Undeterred, my resident and I scrambled to put together the discharge paperwork and arrange for Dan's transportation home. The latter took three hours to finalize—remarkably quick given it was now late afternoon, much later than a typical discharge. Despite our best efforts, Dan died en route.
My short journey with Dan and his family was a devastating experience, not only due to the rapid collapse of his condition but also because of how inadequately we had prepared his family for the end. Every physician with whom I had raised the possibility of palliative care had been reluctant to quash Dan's admittedly infectious hope and fortitude. But I also wonder how much the reluctance might be attributed to a discomfort in acknowledging that even the most potent medications and advanced interventions were unlikely to help him live longer. When we assuage our own feelings of discomfort with issues of mortality by avoiding the harsh realities our patients face, we are providing comfort care to ourselves in the short run but, in the long run, doing a disservice to our patients. Dan languished for almost two weeks and passed away the day palliative care was started. Multiple specialists, even before he had come into the hospital, had independently recognized the futility of the procedures they could offer, and yet none had been willing to disclose he had little time left, resulting in delays in returning him to his family.
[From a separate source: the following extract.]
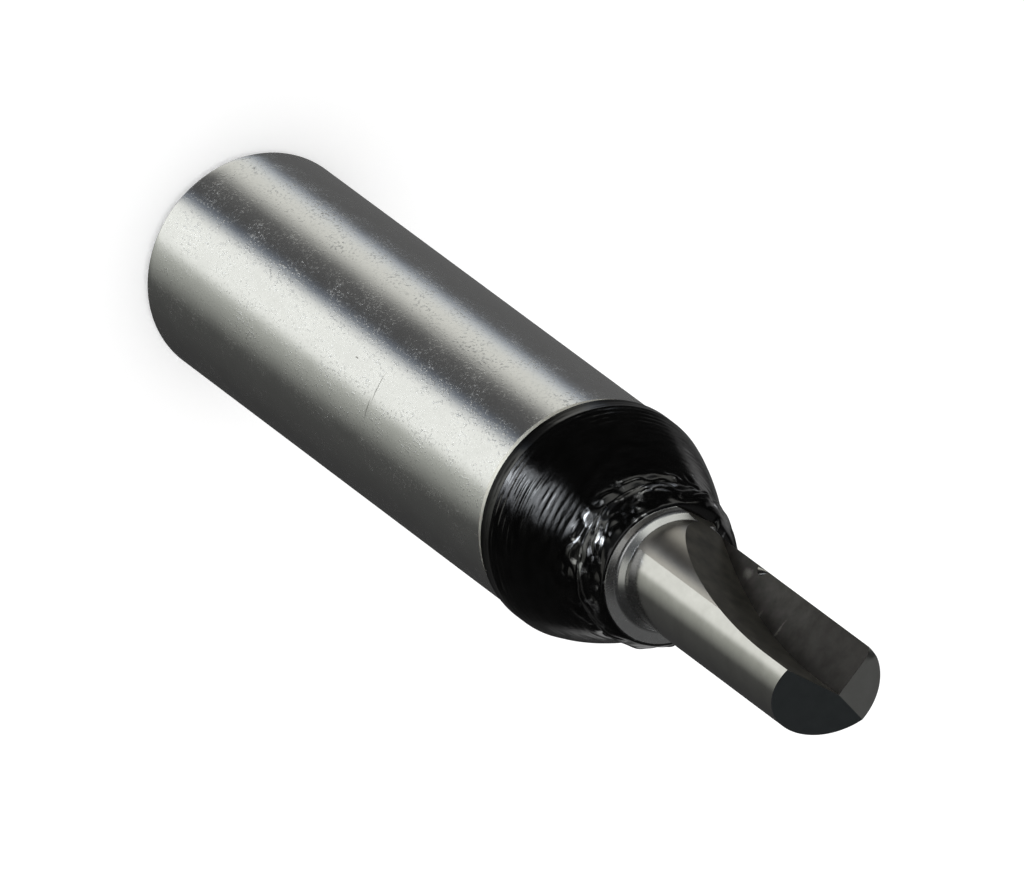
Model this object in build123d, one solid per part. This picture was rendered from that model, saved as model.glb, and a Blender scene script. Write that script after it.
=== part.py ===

I wish for an increased awareness that palliative care can be provided at any point during the course of illness, and even along with curative treatment. I wish goals of care discussions weren't maligned as an indication of “giving up hope,” as if the only hopes worth pursuing are related to survival. Especially when death is imminent, we owe it to our patients to discuss the other kinds of hope that palliative care is designed to address: the hope to spend time with one's family, to pass peacefully, to pass at home. The medical hierarchy made it difficult for a medical student such as myself to speak up. Perhaps I could have pushed harder with the nephrologist and convinced him to be more forthcoming with Dan about the prognosis of the hemodialysis. Regardless, the medical establishment needs a moment to reflect on helping patients to preserve the dignity of at least dying how they want, if not when.